A set of functions that will tidy up a data set such that:

  • Every Column is a variable

  • Every Row is an observation

  • Every Cell is a single value

pivot_longer()

  • The pivot_longer() function grabs the variables that repeated in an observation places them in one variable

pivot_wider()

  • The pivot_wider() function then converts long data to wide data.

separate()

  • The separate() function will separate a variable to multiple variables:

Example

Wide to Long Data Example

We work on converting data from wide to long using the functions in the tidyr package.

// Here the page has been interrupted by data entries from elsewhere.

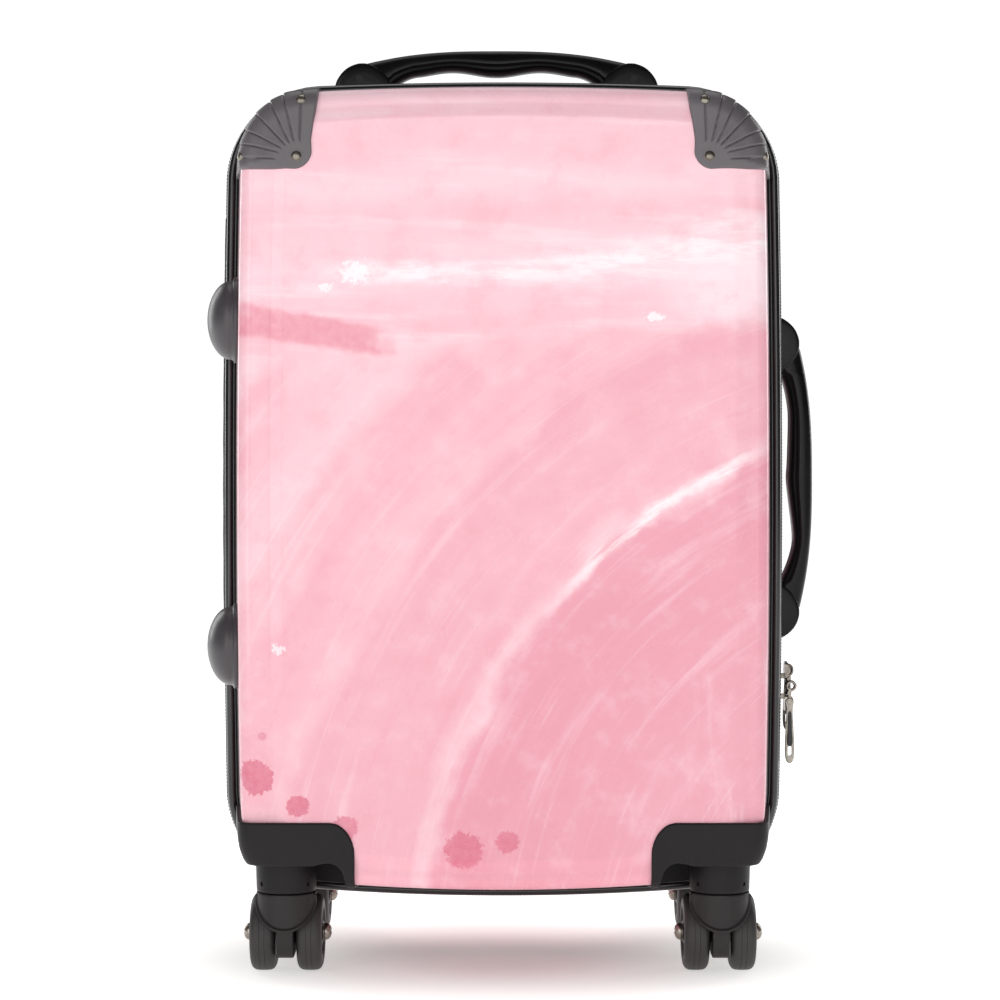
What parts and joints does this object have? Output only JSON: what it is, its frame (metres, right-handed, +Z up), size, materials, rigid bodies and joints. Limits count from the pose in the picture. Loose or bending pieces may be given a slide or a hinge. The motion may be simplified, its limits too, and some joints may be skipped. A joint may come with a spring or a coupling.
{
  "type": "hard shell suitcase",
  "caption": "Upright hard shell cabin suitcase with a side-hinged front shell, zip closure, carry handles, telescopic pull handle and twin-wheel swivel casters.",
  "frame": {"origin": "on the floor, under the centre of the closed case's overall box", "axes": "+X to the right when facing the front shell, -Y out of the front shell, +Z up"},
  "size_m": [0.3672, 0.218, 0.5546],
  "materials": {
    "pink_shell": "glossy printed film over polycarbonate",
    "black_gloss": "glossy",
    "zip_black": "woven tape with moulded teeth",
    "hinge_fabric": "woven",
    "lining_fabric": "thin woven polyester",
    "guard_grey": "satin moulded",
    "bright_metal": "polished",
    "foot_black": "satin",
    "housing_black": "fine moulded texture",
    "steel": "plated",
    "strap_webbing": "woven webbing",
    "grip_black": "soft touch",
    "aluminium": "anodised",
    "button_grey": "satin",
    "nickel": "dark nickel plate",
    "wheel_rubber": "satin"
  },
  "bodies": {
    "case": {"rear_shell": "pink_shell", "rear_trim": "black_gloss", "rear_zip_tape": "zip_black", "rear_hinge_strip": "hinge_fabric", "rear_lining": "lining_fabric", "rear_back_panel": "lining_fabric", "rear_corner_guards": "guard_grey", "rear_guard_rivets": "bright_metal", "rear_side_feet": "foot_black", "rear_wheel_housing_left": "housing_black", "rear_wheel_housing_right": "housing_black", "rear_swivel_pins": "steel", "packing_straps": "strap_webbing", "strap_buckle": "housing_black", "top_handle_brackets": "housing_black", "side_handle_brackets": "housing_black", "handle_pins": "steel", "handle_screws": "steel", "trolley_bezel": "housing_black", "trolley_outer_tubes": "aluminium", "trolley_base_bracket": "housing_black"},
    "lid": {"front_shell": "pink_shell", "front_trim": "black_gloss", "front_zip_tape": "zip_black", "front_hinge_strip": "hinge_fabric", "front_lining": "lining_fabric", "front_corner_guard_left": "guard_grey", "front_corner_guard_right": "guard_grey", "front_guard_rivets": "bright_metal", "front_side_feet": "foot_black", "front_wheel_housing_left": "housing_black", "front_wheel_housing_right": "housing_black", "front_swivel_pins": "steel"},
    "top_handle": {"top_handle_grip": "grip_black"},
    "side_handle": {"side_handle_grip": "grip_black"},
    "trolley_middle": {"trolley_middle_tubes": "aluminium"},
    "trolley_inner": {"trolley_inner_tubes": "aluminium", "trolley_grip": "housing_black"},
    "trolley_push_button": {"trolley_button": "button_grey"},
    "slider_upper": {"zip_slider_upper": "nickel"},
    "slider_lower": {"zip_slider_lower": "nickel"},
    "pull_upper": {"zip_pull_upper": "nickel"},
    "pull_lower": {"zip_pull_lower": "nickel"},
    "front_left_caster": {"front_left_fork": "housing_black", "front_left_axle": "steel"},
    "front_left_wheel_outer": {"front_left_wheel_outer": "wheel_rubber"},
    "front_left_wheel_inner": {"front_left_wheel_inner": "wheel_rubber"},
    "front_right_caster": {"front_right_fork": "housing_black", "front_right_axle": "steel"},
    "front_right_wheel_outer": {"front_right_wheel_outer": "wheel_rubber"},
    "front_right_wheel_inner": {"front_right_wheel_inner": "wheel_rubber"},
    "rear_left_caster": {"rear_left_fork": "housing_black", "rear_left_axle": "steel"},
    "rear_left_wheel_outer": {"rear_left_wheel_outer": "wheel_rubber"},
    "rear_left_wheel_inner": {"rear_left_wheel_inner": "wheel_rubber"},
    "rear_right_caster": {"rear_right_fork": "housing_black", "rear_right_axle": "steel"},
    "rear_right_wheel_outer": {"rear_right_wheel_outer": "wheel_rubber"},
    "rear_right_wheel_inner": {"rear_right_wheel_inner": "wheel_rubber"}
  },
  "joints": [
    {"name": "lid_hinge", "type": "hinge", "parent": "case", "child": "lid", "pos_m": [-0.1802, 0, 0.28365], "axis": [0, 0, -1], "range_deg": [0, 165]},
    {"name": "top_handle_lift", "type": "slide", "parent": "case", "child": "top_handle", "axis": [0, 0, 1], "range_m": [0, 0.0095], "stiffness_N_per_m": 400},
    {"name": "side_handle_lift", "type": "slide", "parent": "case", "child": "side_handle", "axis": [1, 0, 0], "range_m": [0, 0.0095], "stiffness_N_per_m": 400},
    {"name": "trolley_lower_stage", "type": "slide", "parent": "case", "child": "trolley_middle", "axis": [0, 0, 1], "range_m": [0, 0.24]},
    {"name": "trolley_upper_stage", "type": "slide", "parent": "trolley_middle", "child": "trolley_inner", "axis": [0, 0, 1], "range_m": [0, 0.24]},
    {"name": "trolley_button_press", "type": "slide", "parent": "trolley_inner", "child": "trolley_push_button", "axis": [0, 0, -1], "range_m": [0, 0.0025], "stiffness_N_per_m": 400},
    {"name": "slider_upper_travel", "type": "slide", "parent": "case", "child": "slider_upper", "axis": [0, 0, 1], "range_m": [0, 0.2]},
    {"name": "slider_lower_travel", "type": "slide", "parent": "case", "child": "slider_lower", "axis": [0, 0, -1], "range_m": [0, 0.04]},
    {"name": "pull_upper_swing", "type": "hinge", "parent": "slider_upper", "child": "pull_upper", "pos_m": [0.16527, 0.00595, 0.171], "axis": [0, -1, 0], "range_deg": [0, 150]},
    {"name": "pull_lower_swing", "type": "hinge", "parent": "slider_lower", "child": "pull_lower", "pos_m": [0.16527, -0.00595, 0.152], "axis": [0, -1, 0], "range_deg": [0, 150]},
    {"name": "front_left_swivel", "type": "hinge", "parent": "lid", "child": "front_left_caster", "pos_m": [-0.135, -0.071, 0.045], "axis": [0, 0, 1], "continuous": true},
    {"name": "front_left_wheel_outer_spin", "type": "hinge", "parent": "front_left_caster", "child": "front_left_wheel_outer", "pos_m": [-0.14865, -0.061, 0.0223], "axis": [1, 0, 0], "continuous": true},
    {"name": "front_left_wheel_inner_spin", "type": "hinge", "parent": "front_left_caster", "child": "front_left_wheel_inner", "pos_m": [-0.12135, -0.061, 0.0223], "axis": [1, 0, 0], "continuous": true},
    {"name": "front_right_swivel", "type": "hinge", "parent": "lid", "child": "front_right_caster", "pos_m": [0.117, -0.071, 0.045], "axis": [0, 0, 1], "continuous": true},
    {"name": "front_right_wheel_outer_spin", "type": "hinge", "parent": "front_right_caster", "child": "front_right_wheel_outer", "pos_m": [0.13065, -0.061, 0.0223], "axis": [1, 0, 0], "continuous": true},
    {"name": "front_right_wheel_inner_spin", "type": "hinge", "parent": "front_right_caster", "child": "front_right_wheel_inner", "pos_m": [0.10335, -0.061, 0.0223], "axis": [1, 0, 0], "continuous": true},
    {"name": "rear_left_swivel", "type": "hinge", "parent": "case", "child": "rear_left_caster", "pos_m": [-0.141, 0.071, 0.045], "axis": [0, 0, 1], "continuous": true},
    {"name": "rear_left_wheel_outer_spin", "type": "hinge", "parent": "rear_left_caster", "child": "rear_left_wheel_outer", "pos_m": [-0.15465, 0.081, 0.0223], "axis": [1, 0, 0], "continuous": true},
    {"name": "rear_left_wheel_inner_spin", "type": "hinge", "parent": "rear_left_caster", "child": "rear_left_wheel_inner", "pos_m": [-0.12735, 0.081, 0.0223], "axis": [1, 0, 0], "continuous": true},
    {"name": "rear_right_swivel", "type": "hinge", "parent": "case", "child": "rear_right_caster", "pos_m": [0.123, 0.071, 0.045], "axis": [0, 0, 1], "continuous": true},
    {"name": "rear_right_wheel_outer_spin", "type": "hinge", "parent": "rear_right_caster", "child": "rear_right_wheel_outer", "pos_m": [0.13665, 0.081, 0.0223], "axis": [1, 0, 0], "continuous": true},
    {"name": "rear_right_wheel_inner_spin", "type": "hinge", "parent": "rear_right_caster", "child": "rear_right_wheel_inner", "pos_m": [0.10935, 0.081, 0.0223], "axis": [1, 0, 0], "continuous": true}
  ]
}
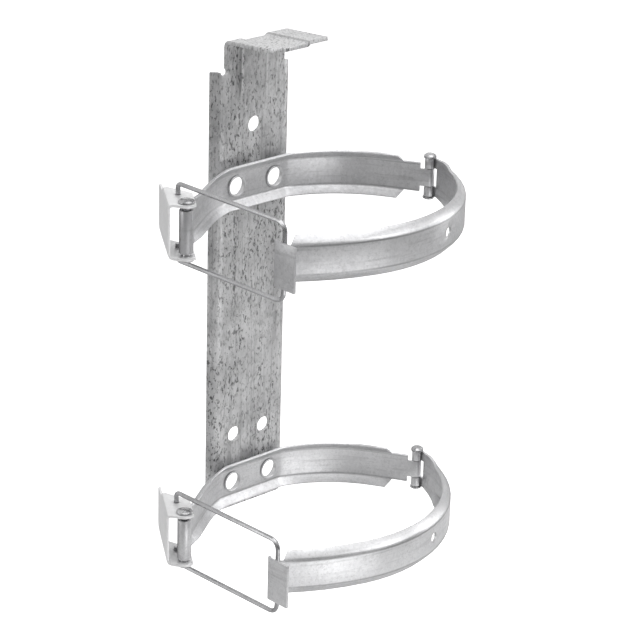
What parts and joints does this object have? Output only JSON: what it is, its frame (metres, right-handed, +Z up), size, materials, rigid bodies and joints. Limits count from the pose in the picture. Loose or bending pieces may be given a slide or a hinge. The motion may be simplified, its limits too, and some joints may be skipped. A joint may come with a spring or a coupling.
{
  "type": "fire extinguisher bracket",
  "caption": "Wall bracket of folded sheet steel with hinged strap clamps, wire bails and over-centre latch levers that hold a fire extinguisher.",
  "frame": {"origin": "back face of the backplate's web, on its centre line, level with the middle of the lower strap", "axes": "+Z up along the backplate, +X along the wall to the right seen from the front, +Y into the wall"},
  "size_m": [0.1516, 0.1189, 0.2506],
  "materials": {
    "galvanised_plate": "spangled zinc coating, mottled with dark flecks",
    "galvanised_rear_strap": "smooth zinc coating",
    "galvanised_front_strap": "smooth zinc coating",
    "bright_lever": "bright zinc plating",
    "bright_wire": "bright drawn wire",
    "zinc_pin": "zinc-plated rivet",
    "zinc_eyelet": "zinc-plated rolled eyelet"
  },
  "bodies": {
    "bracket": {"backplate": "galvanised_plate", "upper_rear_strap": "galvanised_rear_strap", "upper_hinge_rivet": "zinc_pin", "upper_left_eyelet": "zinc_eyelet", "upper_right_eyelet": "zinc_eyelet", "lower_rear_strap": "galvanised_rear_strap", "lower_hinge_rivet": "zinc_pin", "lower_left_eyelet": "zinc_eyelet", "lower_right_eyelet": "zinc_eyelet"},
    "upper_front": {"upper_front_strap": "galvanised_front_strap"},
    "upper_lever": {"upper_latch_lever": "bright_lever", "upper_lever_rivet": "zinc_pin"},
    "upper_bail": {"upper_wire_bail": "bright_wire"},
    "lower_front": {"lower_front_strap": "galvanised_front_strap"},
    "lower_lever": {"lower_latch_lever": "bright_lever", "lower_lever_rivet": "zinc_pin"},
    "lower_bail": {"lower_wire_bail": "bright_wire"}
  },
  "joints": [
    {"name": "upper_strap_hinge", "type": "hinge", "parent": "bracket", "child": "upper_front", "pos_m": [0.07094, -0.04964, 0.156], "axis": [0, 0, 1], "range_deg": [-10, 0]},
    {"name": "upper_lever_pivot", "type": "hinge", "parent": "bracket", "child": "upper_lever", "pos_m": [-0.06983, -0.03658, 0.1564], "axis": [0, 0, 1], "range_deg": [0, 150]},
    {"name": "upper_bail_pivot", "type": "hinge", "parent": "upper_lever", "child": "upper_bail", "pos_m": [-0.0658, -0.02553, 0.1564], "axis": [0, 0, 1], "range_deg": [-130, 0]},
    {"name": "lower_strap_hinge", "type": "hinge", "parent": "bracket", "child": "lower_front", "pos_m": [0.07094, -0.04964, 0], "axis": [0, 0, 1], "range_deg": [-10, 0]},
    {"name": "lower_lever_pivot", "type": "hinge", "parent": "bracket", "child": "lower_lever", "pos_m": [-0.06983, -0.03658, 0.0004], "axis": [0, 0, 1], "range_deg": [0, 150]},
    {"name": "lower_bail_pivot", "type": "hinge", "parent": "lower_lever", "child": "lower_bail", "pos_m": [-0.0658, -0.02553, 0.0004], "axis": [0, 0, 1], "range_deg": [-130, 0]}
  ],
  "couplings": [
    {"joint": "upper_bail_pivot", "follows": "upper_lever_pivot", "ratio": -0.842},
    {"joint": "lower_bail_pivot", "follows": "lower_lever_pivot", "ratio": -0.842}
  ]
}
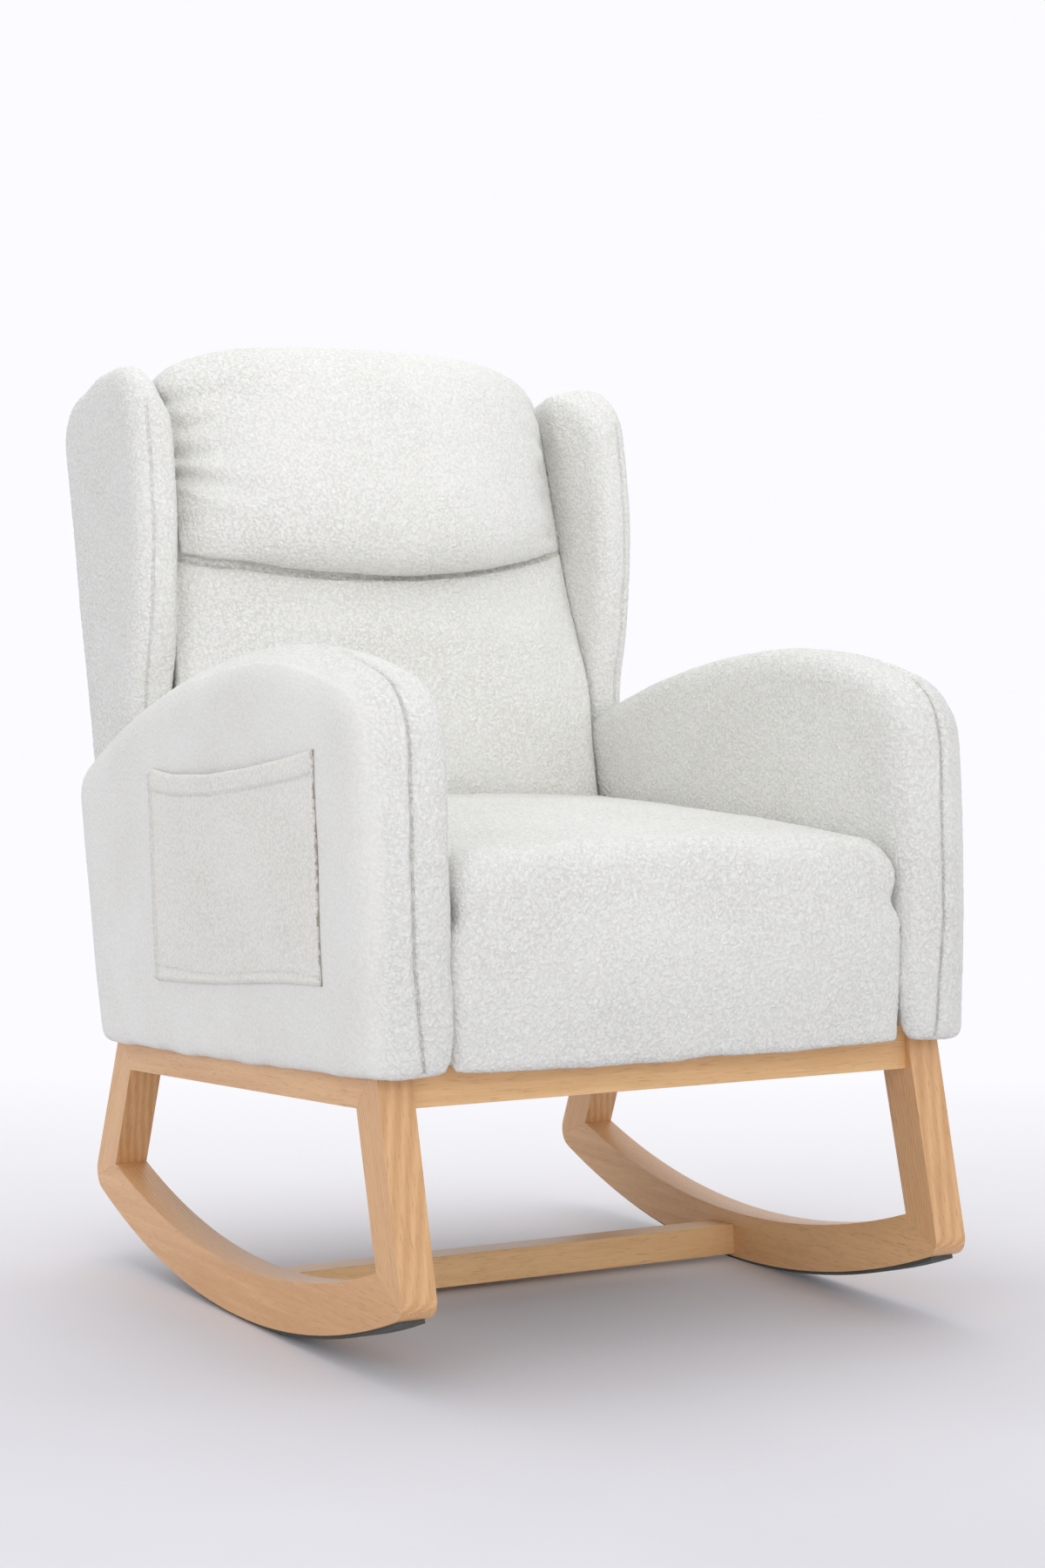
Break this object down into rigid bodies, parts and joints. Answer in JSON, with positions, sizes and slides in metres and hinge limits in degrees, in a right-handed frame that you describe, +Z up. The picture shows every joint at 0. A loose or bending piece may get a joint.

For many statistical analysis, long data is necessary.

Load Data

Use the read_csv() to read data_3_4.csv into an object called data1;

data1 <- read_csv(file="http://www.inqs.info/files/hiss_3/data_3_4.csv")

Wide Data

Long Data

pivot_longer()

  • The pivot_longer() function grabs the variables that repeated in an observation places them in one variable:
df1 <- data1 %>% 
  pivot_longer(cols=`v1/mean`:`v4/median`,
               names_to = "measurement",
               values_to = "value")
#> pivot_longer: reorganized (v1/mean, v1/sd, v1/median, v2/mean, v2/sd, …) into (measurement, value) [was 1000x13, now 12000x3]

separate()

  • The separate() function will separate a variable to multiple variables:
df2 <- data1 %>% 
  pivot_longer(cols=`v1/mean`:`v4/median`,
               names_to = "measurement",
               values_to = "value") %>% 
  separate(col=measurement,into=c("time","stat"),sep="/")
#> pivot_longer: reorganized (v1/mean, v1/sd, v1/median, v2/mean, v2/sd, …) into (measurement, value) [was 1000x13, now 12000x3]

pivot_wider()

  • The pivot_wider() function then converts long data to wide data.
df3 <- data1 %>% 
  pivot_longer(`v1/mean`:`v4/median`,
               names_to = "measurement", 
               values_to = "value") %>% 
  separate(measurement,c("time","stat"),sep="/") %>% 
  pivot_wider(names_from = stat,
              values_from = value)
#> pivot_longer: reorganized (v1/mean, v1/sd, v1/median, v2/mean, v2/sd, …) into (measurement, value) [was 1000x13, now 12000x3]
#> pivot_wider: reorganized (stat, value) into (mean, sd, median) [was 12000x4, now 4000x5]